Background about terms in this question: Hookes law and objective stress rates
From my understading, the Jaumann rate of deviatoric stress is written as: $$dS/dt = \overset{\bigtriangleup}{{S}} = {\dot{S}} +{S} \cdot {w} -{w} \cdot {S}$$
Yet when I see it in practice it is written as:
$$\mathrm{d}{{S}}^{ij}/ \mathrm{d}t = 2\mu\left({\dot{{\epsilon}}}^{ij} - \frac{1}{3}{\delta}^{ij}{\dot{{\epsilon}}}^{ij} \right)+{{S}}^{ik}{{\Omega}}^{jk}+{{\Omega}}^{ik}{{S}}^{kj}$$
To me that says:
$$dS/dt = \overset{\bigtriangleup}{{S}} = {\dot{S}} +{S} \cdot {w'} +{w} \cdot {S}$$
My question is - where did the spin tensor transpose and plus sign come from?

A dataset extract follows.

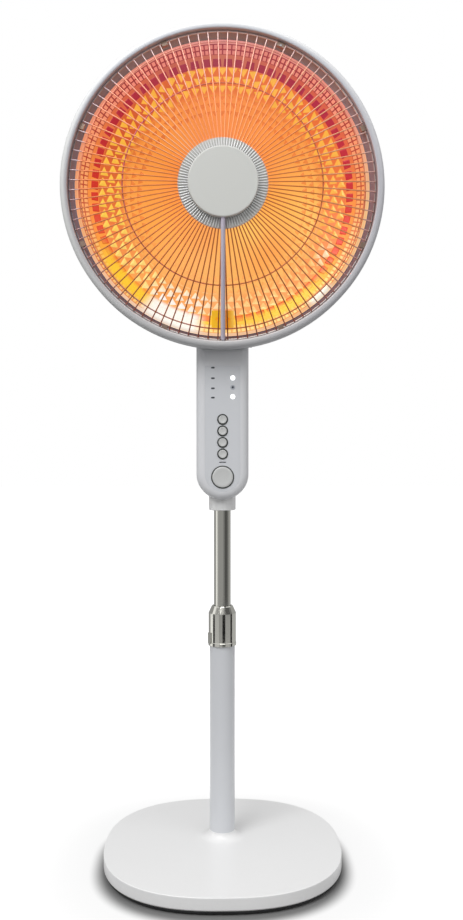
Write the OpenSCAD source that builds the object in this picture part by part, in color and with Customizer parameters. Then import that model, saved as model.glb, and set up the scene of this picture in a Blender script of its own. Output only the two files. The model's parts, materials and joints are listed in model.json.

I thought that this might have something to do with Oldroyd and convective stress rates but that uses the tensor of velocity gradients rather than the spin tensor.
Edit - Clarifying where the deviatoric strain rate term came from.

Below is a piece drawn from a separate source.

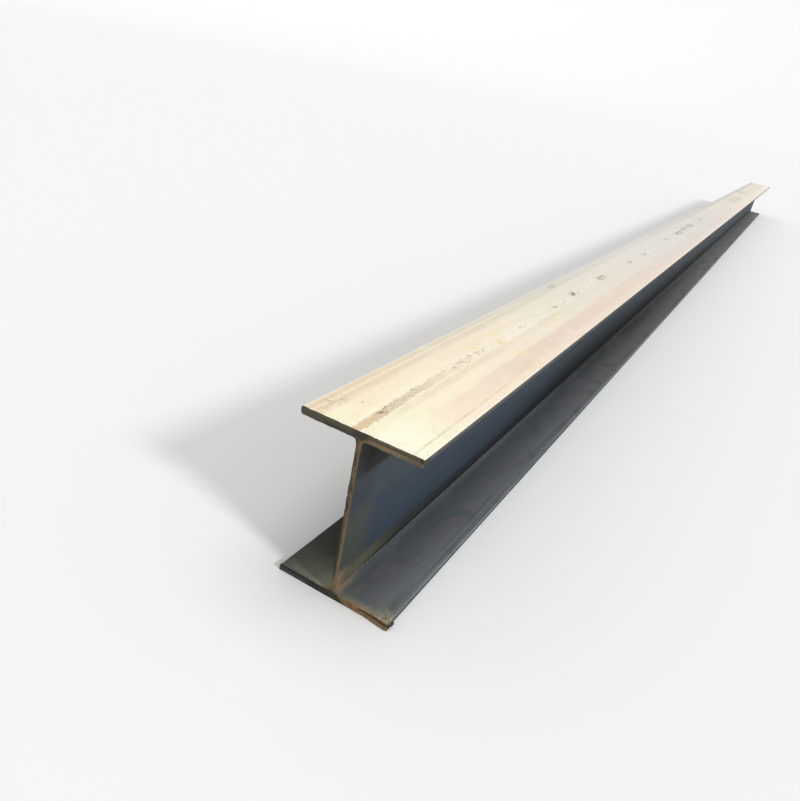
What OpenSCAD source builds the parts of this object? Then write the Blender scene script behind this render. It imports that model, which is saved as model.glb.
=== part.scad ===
// Hot-rolled steel H-beam: one straight length of mill stock.
// Units are millimetres, and +Z is up. The beam lies along Y with its web upright.
// The origin is midway along the beam and across it, on the plane of its underside.

/* [Overall size] */

// Length of the beam, between its cut ends
length = 12000; // [6000:500:15000]

// Depth of the section, from underside to top
depth = 440; // [360:5:600]

// Width of both flanges
flange_width = 300; // [200:5:400]

/* [Plate thicknesses] */

// Thickness of the web
web_thickness = 11; // [8:0.5:20]

// Thickness of each flange
flange_thickness = 18; // [14:0.5:30]

/* [Rolled corners] */

// Radius of the fillets where the web meets the flanges
root_radius = 13; // [8:0.5:26]

// Radius of each toe's corner on the flange's outer face
outer_toe_radius = 2.5; // [1:0.5:5]

// Radius of each toe's corner on the flange's inner face
inner_toe_radius = 6; // [2:0.5:8]

/* [Hidden] */

// How far a cut runs past the face that it opens
clearance = 1;

half_flange = flange_width / 2;
half_depth = depth / 2;
half_web = web_thickness / 2;
inner_face = half_depth - flange_thickness;

mill_scale_grey = [0.36, 0.38, 0.41];

$fn = 96;

// The waste outside a rounded corner that points to +X +Y, drawn from the arc's centre.
module corner_waste(radius) {
    difference() {
        square(radius + clearance);
        circle(radius);
    }
}

// The metal that fills a root, drawn from the corner out towards +X +Y.
module root_fillet(radius) {
    difference() {
        square(radius);
        translate([radius, radius])
            circle(radius);
    }
}

// The upper right quarter of the section, from the web's centre out to the toe.
module quarter_section() {
    difference() {
        translate([0, inner_face])
            square([half_flange, flange_thickness]);
        translate([half_flange - outer_toe_radius, half_depth - outer_toe_radius])
            corner_waste(outer_toe_radius);
        translate([half_flange - inner_toe_radius, inner_face + inner_toe_radius])
            mirror([0, 1])
                corner_waste(inner_toe_radius);
    }
    square([half_web, half_depth]);
    translate([half_web, inner_face])
        mirror([0, 1])
            root_fillet(root_radius);
}

// The whole H, centred on its web's middle.
module h_section() {
    for (side = [0, 1], end = [0, 1])
        mirror([side, 0])
            mirror([0, end])
                quarter_section();
}

// The rolled section drawn out to the beam's length.
module h_beam() {
    color(mill_scale_grey)
        translate([0, 0, half_depth])
            rotate([90, 0, 0])
                linear_extrude(height = length, center = true)
                    h_section();
}

h_beam();
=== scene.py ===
"""Visual model of a hot-rolled steel H-beam: its rolled skin, its cut ends, the studio and the camera."""

import logging
import math
from collections.abc import Sequence
from dataclasses import dataclass, field
from enum import Enum

import bpy
import numpy as np
from mathutils import Matrix, Vector, noise
from mathutils.geometry import delaunay_2d_cdt

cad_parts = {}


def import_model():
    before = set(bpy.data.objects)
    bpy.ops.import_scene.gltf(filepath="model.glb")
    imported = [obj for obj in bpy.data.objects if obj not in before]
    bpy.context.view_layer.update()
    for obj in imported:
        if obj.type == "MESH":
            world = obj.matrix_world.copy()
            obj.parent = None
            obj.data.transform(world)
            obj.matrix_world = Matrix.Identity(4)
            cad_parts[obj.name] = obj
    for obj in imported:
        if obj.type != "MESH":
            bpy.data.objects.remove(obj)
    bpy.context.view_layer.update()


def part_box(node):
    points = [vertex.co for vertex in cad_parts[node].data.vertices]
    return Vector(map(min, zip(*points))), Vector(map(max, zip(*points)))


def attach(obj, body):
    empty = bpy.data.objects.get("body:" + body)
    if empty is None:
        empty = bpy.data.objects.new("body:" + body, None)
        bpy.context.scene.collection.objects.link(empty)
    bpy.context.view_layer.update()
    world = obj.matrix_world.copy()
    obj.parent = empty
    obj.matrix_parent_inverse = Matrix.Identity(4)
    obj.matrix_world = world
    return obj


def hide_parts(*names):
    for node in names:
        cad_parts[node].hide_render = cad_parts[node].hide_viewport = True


LOG = logging.getLogger("h_beam")
MM = 0.001
Socket = bpy.types.NodeSocket
Number = float | Socket
Colour = tuple[float, float, float]
Layer = str | Colour | Socket
Point = tuple[float, float]
Stops = tuple[tuple[float, Colour], ...]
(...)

For an isotropic, elastic solid the stress tensor is given by:
$${\sigma}^{ij} = 2\mu{\epsilon}^{ij} + \lambda \delta^{ij}({\epsilon}^{kk})$$
Then the deviatoric stress can be written as:
$${S}^{ij} = 2\mu{\epsilon}'^{ij} + \lambda \delta^{ij}({\epsilon'}^{kk})$$
Given that the deviatoric strain is traceless, the deviatoric stress rate can be written as:
$${\dot{S}}^{ij} = 2\mu\dot{{\epsilon'}}^{ij}$$
The deviatoric strain rate can be rewritten in terms of the strain rate giving:
$${\dot{S}}^{ij} = 2\mu\left[{\dot{\epsilon}}^{ij} - \frac{1}{3}\delta^{ij}{\dot{\epsilon}}^{ij}\right]$$